Prescription opioids dominated the first phase of the opioid epidemic, followed by heroin in the second, and then less expensive but more potent synthetic opioids like fentanyl in the third phase. These many opioid dosage forms are still relevant to the current situation.


But, how did the crisis begin and what are the measures taken by the US government?


The Opioid Crisis Roots


Prior to the current opioid epidemic, doctors often only prescribed opioids for short-term purposes, such as post-operative pain treatment or for patients with advanced cancer. However, the notion that opioids may be less addictive and dangerous than it was previously believed started to catch on in the United States. 


The crisis began in the 1980s when the pain was increasingly seen as a disease that needed effective treatment. The American Pain Society also started a campaign in 1995 that portrayed pain as the “fifth vital sign” that needed to be treated routinely and effectively.
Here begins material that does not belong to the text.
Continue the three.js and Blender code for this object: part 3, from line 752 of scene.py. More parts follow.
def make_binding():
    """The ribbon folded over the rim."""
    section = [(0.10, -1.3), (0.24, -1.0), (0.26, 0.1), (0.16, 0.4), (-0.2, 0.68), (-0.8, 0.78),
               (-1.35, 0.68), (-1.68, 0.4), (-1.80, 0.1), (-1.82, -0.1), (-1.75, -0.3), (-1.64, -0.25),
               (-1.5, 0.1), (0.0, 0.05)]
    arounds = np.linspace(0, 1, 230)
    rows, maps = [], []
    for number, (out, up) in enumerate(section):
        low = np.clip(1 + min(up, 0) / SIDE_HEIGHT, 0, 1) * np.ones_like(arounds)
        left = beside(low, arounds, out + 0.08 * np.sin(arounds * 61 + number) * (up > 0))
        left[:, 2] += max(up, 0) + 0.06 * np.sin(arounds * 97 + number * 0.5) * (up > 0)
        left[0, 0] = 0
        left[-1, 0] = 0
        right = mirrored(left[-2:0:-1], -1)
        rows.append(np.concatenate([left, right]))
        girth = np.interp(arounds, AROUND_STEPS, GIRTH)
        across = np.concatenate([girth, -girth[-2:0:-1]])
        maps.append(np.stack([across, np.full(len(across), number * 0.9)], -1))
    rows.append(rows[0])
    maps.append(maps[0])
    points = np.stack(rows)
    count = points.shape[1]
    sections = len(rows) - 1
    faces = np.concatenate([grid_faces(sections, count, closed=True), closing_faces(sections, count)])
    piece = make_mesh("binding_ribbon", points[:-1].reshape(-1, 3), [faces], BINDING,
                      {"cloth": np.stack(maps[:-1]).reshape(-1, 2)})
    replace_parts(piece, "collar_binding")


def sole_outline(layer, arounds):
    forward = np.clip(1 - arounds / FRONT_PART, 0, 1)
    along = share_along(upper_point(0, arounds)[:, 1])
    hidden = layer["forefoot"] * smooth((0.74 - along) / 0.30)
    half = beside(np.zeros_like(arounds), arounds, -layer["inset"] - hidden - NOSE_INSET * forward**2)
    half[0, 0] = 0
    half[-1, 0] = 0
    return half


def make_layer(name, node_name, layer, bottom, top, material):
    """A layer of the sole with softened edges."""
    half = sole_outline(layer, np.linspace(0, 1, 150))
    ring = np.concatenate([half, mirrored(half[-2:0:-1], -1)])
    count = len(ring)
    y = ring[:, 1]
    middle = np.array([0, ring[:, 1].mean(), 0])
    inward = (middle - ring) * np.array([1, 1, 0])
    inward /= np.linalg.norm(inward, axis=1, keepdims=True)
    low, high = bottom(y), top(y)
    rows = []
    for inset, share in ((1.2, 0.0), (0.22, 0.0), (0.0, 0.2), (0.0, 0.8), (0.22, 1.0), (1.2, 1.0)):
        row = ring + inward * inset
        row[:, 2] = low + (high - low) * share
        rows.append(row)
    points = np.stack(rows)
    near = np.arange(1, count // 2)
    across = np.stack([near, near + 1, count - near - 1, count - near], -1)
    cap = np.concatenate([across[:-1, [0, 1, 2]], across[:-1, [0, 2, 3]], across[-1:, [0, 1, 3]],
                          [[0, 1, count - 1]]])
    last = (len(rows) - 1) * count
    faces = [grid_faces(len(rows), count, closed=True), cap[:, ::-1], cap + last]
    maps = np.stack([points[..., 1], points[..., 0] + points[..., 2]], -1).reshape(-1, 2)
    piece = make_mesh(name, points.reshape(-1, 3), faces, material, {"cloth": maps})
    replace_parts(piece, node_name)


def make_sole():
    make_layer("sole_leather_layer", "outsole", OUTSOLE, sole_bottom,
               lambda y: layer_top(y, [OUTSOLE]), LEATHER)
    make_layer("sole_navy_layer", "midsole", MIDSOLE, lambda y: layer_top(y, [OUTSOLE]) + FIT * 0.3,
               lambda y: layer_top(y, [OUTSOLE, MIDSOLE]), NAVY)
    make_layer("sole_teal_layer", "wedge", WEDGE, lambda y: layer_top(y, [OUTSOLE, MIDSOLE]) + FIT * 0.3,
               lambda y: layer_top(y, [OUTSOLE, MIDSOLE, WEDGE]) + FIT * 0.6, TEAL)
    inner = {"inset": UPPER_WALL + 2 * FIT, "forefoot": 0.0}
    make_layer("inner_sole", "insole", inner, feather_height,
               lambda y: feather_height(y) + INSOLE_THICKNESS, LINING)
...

However, the use of opioids to treat chronic pain did not become common until the mid-1990s, when pharmaceutical companies introduced new opioid-based products, particularly OxyContin, a sustained-release version of the drug oxycodone made by Purdue Pharma and approved by the Food and Drug Administration (FDA). 
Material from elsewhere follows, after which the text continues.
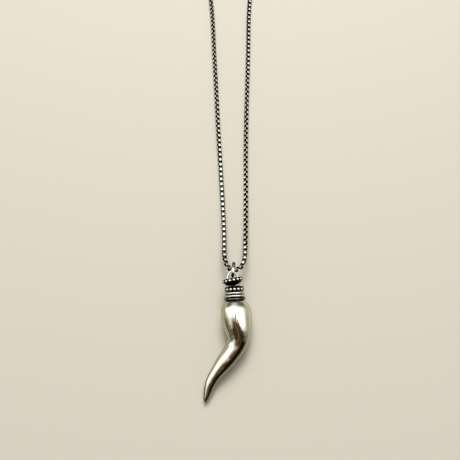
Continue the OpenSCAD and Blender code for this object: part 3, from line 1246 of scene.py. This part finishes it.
class PENDANT_OT_stage(bpy.types.Operator):
    """Lay the pale floor and set the soft studio light and the camera"""

    bl_idname = "pendant.stage"
    bl_label = "Stage"

    def execute(self, context):
        stage = settings().stage
        mesh = bpy.data.meshes.new("floor")
        reach = FLOOR_REACH
        corners = [(-reach, -reach, 0), (reach, -reach, 0), (reach, reach, 0), (-reach, reach, 0)]
        mesh.from_pydata(corners, [], [(0, 1, 2, 3)])
        mesh.materials.append(pale_floor(stage))
        floor = bpy.data.objects.new("floor", mesh)
        bpy.context.scene.collection.objects.link(floor)
        light_the_room(stage)
        for kind, place, size, share in LAMPS:
            hang_lamp(kind, place, size, stage.lamps * share)
        set_camera(stage)
        context.scene.view_settings.view_transform = "Standard"
        return {"FINISHED"}


def light_the_room(stage):
    """A bright window with the room's darker patches before it, as the silver mirrors them."""
    world = bpy.data.worlds.new("Soft studio")
    bpy.context.scene.world = world
    world.use_nodes = True
    tree = world.node_tree
    tree.nodes.clear()
    where = add_node(tree, "ShaderNodeTexCoord", (-1000, 0)).outputs["Generated"]
    window = [stage.window * part for part in WINDOW_COLOUR]
    room = lay_patches(tree, where, (*window, 1), ROOM_PATCHES)
    seen = add_node(tree, "ShaderNodeLightPath", (0, 600)).outputs
    shown = add_node(tree, "ShaderNodeBackground", (0, 200), Color=room).outputs[0]
    # The sky light falls on the floor, and the camera sees the backdrop
    others = (("Diffuse Depth", SKY_LIGHT, 200), ("Is Camera Ray", BACKDROP_COLOUR, 400))
    for ray, colour, place in others:
        other = add_node(tree, "ShaderNodeBackground", (place - 200, -200), Color=(*colour, 1))
        pick = add_node(tree, "ShaderNodeMixShader", (place, 100), Fac=seen[ray])
        tree.links.new(shown, pick.inputs[1])
        tree.links.new(other.outputs[0], pick.inputs[2])
        shown = pick.outputs[0]
    add_node(tree, "ShaderNodeOutputWorld", (600, 100), Surface=shown)


def hang_lamp(kind, place, size, strength):
    """A soft lamp. The silver mirrors the room's own window in its place."""
    lamp = bpy.data.lights.new("Soft lamp", kind)
    if kind == "SUN":
        lamp.angle = size
    else:
        lamp.size = size
    lamp.energy = strength
    obj = bpy.data.objects.new("Soft lamp", lamp)
    bpy.context.scene.collection.objects.link(obj)
    obj.location = place
    obj.rotation_euler = (CAMERA_AIM - place).to_track_quat("-Z", "Y").to_euler()
    obj.visible_camera = False
    obj.visible_glossy = False


def set_camera(stage):
    """The photograph's view: nearly straight down, its top tilted away."""
    data = bpy.data.cameras.new("view")
    data.sensor_width = SENSOR
    data.lens = SENSOR * stage.lens_widths
    data.clip_start = NEAREST_SEEN
    camera = bpy.data.objects.new("view", data)
    bpy.context.scene.collection.objects.link(camera)
    camera.location = CAMERA_AT
    camera.rotation_euler = (CAMERA_AIM - CAMERA_AT).to_track_quat("-Z", "Y").to_euler()
    bpy.context.scene.camera = camera


class PENDANT_PT_panel(bpy.types.Panel):
    """Lists the pieces in the sidebar"""

    bl_idname = "PENDANT_PT_panel"
    bl_label = "Pendant"
    bl_space_type = "VIEW_3D"
    bl_region_type = "UI"
    bl_category = "Pendant"

    def draw(self, context):
        for operator in BUILDERS:
            self.layout.operator(operator.bl_idname)


BUILDERS = (
    PENDANT_OT_horn,
    PENDANT_OT_collar,
    PENDANT_OT_lower_ring,
    PENDANT_OT_upper_ring,
    PENDANT_OT_eye,
    PENDANT_OT_jump_ring,
    PENDANT_OT_chain,
    PENDANT_OT_clasp,
    PENDANT_OT_stage,
)
GROUPS = (
    HornSettings, CapSettings, WireSettings, ChainSettings,
    FinishSettings, StageSettings, PendantSettings,
)


def register():
    for made in (*GROUPS, *BUILDERS, PENDANT_PT_panel):
        bpy.utils.register_class(made)
    bpy.types.Scene.horn_pendant = PointerProperty(type=PendantSettings)


def unregister():
    del bpy.types.Scene.horn_pendant
    for made in reversed((*GROUPS, *BUILDERS, PENDANT_PT_panel)):
        bpy.utils.unregister_class(made)


def main():
    register()
    for operator in BUILDERS:
        family, name = operator.bl_idname.split(".")
        getattr(getattr(bpy.ops, family), name)()


if __name__ == "__main__":
    main()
As a result, the first wave of deaths emerged at that time which was related to the use of legal prescription opioids. The US Department of Health and Human Services (DHHS) finally proclaimed the opioid crisis in 2017; a rather delayed federal response.
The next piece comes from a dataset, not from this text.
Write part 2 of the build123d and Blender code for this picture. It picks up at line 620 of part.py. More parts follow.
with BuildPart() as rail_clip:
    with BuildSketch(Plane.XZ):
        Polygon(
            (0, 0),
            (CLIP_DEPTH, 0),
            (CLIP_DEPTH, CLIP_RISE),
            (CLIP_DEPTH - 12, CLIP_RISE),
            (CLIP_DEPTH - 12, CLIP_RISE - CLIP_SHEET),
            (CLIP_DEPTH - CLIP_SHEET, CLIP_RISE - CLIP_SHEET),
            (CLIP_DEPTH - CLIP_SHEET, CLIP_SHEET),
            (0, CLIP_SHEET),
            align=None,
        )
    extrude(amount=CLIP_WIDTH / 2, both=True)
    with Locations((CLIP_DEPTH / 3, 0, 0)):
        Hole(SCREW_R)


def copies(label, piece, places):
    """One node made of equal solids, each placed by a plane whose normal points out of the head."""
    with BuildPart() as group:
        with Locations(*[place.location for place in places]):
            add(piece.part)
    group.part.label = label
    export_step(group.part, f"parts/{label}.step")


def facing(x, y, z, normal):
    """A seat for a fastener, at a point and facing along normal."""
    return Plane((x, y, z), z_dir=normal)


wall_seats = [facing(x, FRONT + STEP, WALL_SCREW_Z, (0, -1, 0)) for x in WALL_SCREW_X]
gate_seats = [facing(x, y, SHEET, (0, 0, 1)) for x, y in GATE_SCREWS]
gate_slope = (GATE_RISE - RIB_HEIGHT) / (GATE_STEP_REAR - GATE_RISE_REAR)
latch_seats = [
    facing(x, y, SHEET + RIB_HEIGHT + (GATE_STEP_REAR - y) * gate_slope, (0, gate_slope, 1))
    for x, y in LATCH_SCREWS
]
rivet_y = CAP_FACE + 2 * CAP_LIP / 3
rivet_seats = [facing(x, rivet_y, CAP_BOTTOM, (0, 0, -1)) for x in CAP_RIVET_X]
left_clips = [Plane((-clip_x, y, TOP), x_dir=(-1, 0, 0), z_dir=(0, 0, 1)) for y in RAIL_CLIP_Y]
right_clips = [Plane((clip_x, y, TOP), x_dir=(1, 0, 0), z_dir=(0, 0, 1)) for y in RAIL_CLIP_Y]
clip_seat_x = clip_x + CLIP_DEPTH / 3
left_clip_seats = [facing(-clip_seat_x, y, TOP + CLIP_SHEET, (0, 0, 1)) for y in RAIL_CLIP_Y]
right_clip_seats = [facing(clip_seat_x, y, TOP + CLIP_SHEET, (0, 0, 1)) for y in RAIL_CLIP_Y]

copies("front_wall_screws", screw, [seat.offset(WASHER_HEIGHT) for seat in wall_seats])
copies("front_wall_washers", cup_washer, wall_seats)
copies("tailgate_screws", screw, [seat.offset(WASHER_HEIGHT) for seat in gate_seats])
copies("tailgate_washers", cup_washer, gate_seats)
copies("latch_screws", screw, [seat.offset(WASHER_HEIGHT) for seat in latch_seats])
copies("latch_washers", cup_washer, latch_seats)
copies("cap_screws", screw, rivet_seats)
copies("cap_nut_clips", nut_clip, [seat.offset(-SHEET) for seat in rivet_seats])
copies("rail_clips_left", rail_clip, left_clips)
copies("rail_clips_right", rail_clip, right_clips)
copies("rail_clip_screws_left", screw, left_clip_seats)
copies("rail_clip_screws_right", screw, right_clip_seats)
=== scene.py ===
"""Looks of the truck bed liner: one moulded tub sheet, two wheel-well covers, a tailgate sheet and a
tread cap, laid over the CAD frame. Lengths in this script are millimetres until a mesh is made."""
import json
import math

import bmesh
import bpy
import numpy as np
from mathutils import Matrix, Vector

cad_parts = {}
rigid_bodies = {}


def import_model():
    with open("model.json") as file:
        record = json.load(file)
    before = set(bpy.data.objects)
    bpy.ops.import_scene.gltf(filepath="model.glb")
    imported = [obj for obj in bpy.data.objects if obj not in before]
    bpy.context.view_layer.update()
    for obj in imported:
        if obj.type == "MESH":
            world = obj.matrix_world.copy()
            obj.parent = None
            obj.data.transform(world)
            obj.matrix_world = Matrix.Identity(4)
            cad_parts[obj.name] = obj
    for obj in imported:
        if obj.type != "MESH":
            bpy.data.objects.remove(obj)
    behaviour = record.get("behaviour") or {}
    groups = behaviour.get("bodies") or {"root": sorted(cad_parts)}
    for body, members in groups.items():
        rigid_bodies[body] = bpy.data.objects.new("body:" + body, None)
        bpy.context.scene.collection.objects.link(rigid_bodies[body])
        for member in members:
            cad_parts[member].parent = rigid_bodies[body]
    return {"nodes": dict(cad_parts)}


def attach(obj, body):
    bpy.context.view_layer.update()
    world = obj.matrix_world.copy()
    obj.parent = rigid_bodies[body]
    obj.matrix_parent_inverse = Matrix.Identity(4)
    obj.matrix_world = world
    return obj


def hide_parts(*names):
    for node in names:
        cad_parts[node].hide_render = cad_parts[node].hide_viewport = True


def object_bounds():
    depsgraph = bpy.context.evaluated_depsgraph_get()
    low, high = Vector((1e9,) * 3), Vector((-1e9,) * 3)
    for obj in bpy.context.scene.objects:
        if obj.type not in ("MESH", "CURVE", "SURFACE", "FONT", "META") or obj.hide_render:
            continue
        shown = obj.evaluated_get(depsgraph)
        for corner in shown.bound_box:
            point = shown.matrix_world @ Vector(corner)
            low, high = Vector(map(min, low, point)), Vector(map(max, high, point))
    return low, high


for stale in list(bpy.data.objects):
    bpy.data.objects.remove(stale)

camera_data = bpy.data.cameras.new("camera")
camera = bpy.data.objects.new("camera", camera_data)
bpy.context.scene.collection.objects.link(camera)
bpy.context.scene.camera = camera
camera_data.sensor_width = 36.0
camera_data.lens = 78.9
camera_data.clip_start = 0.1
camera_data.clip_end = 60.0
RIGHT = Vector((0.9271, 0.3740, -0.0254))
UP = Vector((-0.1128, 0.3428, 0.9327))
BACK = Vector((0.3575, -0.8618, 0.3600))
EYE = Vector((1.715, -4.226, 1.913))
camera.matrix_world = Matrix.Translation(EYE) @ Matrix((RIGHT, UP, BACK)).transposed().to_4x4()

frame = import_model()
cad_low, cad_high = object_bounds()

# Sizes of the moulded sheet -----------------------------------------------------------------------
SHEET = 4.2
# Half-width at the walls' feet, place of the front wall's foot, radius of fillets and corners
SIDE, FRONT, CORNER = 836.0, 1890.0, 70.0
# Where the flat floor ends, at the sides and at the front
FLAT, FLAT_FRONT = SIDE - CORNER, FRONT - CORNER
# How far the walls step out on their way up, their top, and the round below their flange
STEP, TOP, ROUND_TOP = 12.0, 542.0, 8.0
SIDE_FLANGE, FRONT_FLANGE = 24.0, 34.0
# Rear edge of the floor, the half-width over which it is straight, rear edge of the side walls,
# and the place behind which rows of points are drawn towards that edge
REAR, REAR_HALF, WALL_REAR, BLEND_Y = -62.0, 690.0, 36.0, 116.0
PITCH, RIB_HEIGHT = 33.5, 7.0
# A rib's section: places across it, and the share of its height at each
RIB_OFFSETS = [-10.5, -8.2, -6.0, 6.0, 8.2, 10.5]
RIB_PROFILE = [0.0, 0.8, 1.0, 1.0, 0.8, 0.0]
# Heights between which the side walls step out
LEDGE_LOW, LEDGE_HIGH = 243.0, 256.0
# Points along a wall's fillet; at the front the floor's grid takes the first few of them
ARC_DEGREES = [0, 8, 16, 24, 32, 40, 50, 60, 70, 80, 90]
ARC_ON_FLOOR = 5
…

Big Pharma – The One to Blame


Authorities estimate that hundreds of thousands of Americans have passed out from prescription opioid overdoses in the last 20 years. Many people are blaming Big Pharma, which stands to gain the most from the tremendous increase in the distribution of pain medication, even though the death toll keeps rising.


The drug and medical industries are more powerful and profitable in the United States than anywhere else in the world. The U.S. is home to six of the top ten pharmaceutical businesses including Pfizer, Merck, Gilead, Amgen, Johnson & Johnson, and AbbVie. The industry has a track record of scandals, lawsuits, bribes, and fraud. However, Big Pharma corporations carry on with business despite being charged with crimes and paying fines.


How the US Government handles the Opioid Crisis


In order to address the opioid crisis, government actors have a number of potential policy levers at their disposal, such as regulating the approval of prescription opioid analgesics or treatments as well as reshaping insurance and medical practices to better address pain and addiction. 


By reducing the number of prescriptions written as well as by offering counternarcotics help abroad, the US government has intensified efforts in recent years to reduce the supply of opioids both domestically and internationally. 


Federal and state officials have been working to lower demand by putting more of an emphasis on treating drug users rather than penalizing them. Successful state-level strategies over the past ten years include higher availability of naloxone and prescription drug monitoring programs. The use of medication-assisted therapy in the treatment of substance misuse and in the prevention of overdoses has also become more widespread.


The importance of care, treatment, and prevention are critical factors for controlling and handling the current opioid crisis. The education system should also be centered on children in order to address threats from opioids and drugs. Lastly, health professionals should receive addiction training and the healthcare system should fully integrate addiction treatment to ensure long-term results.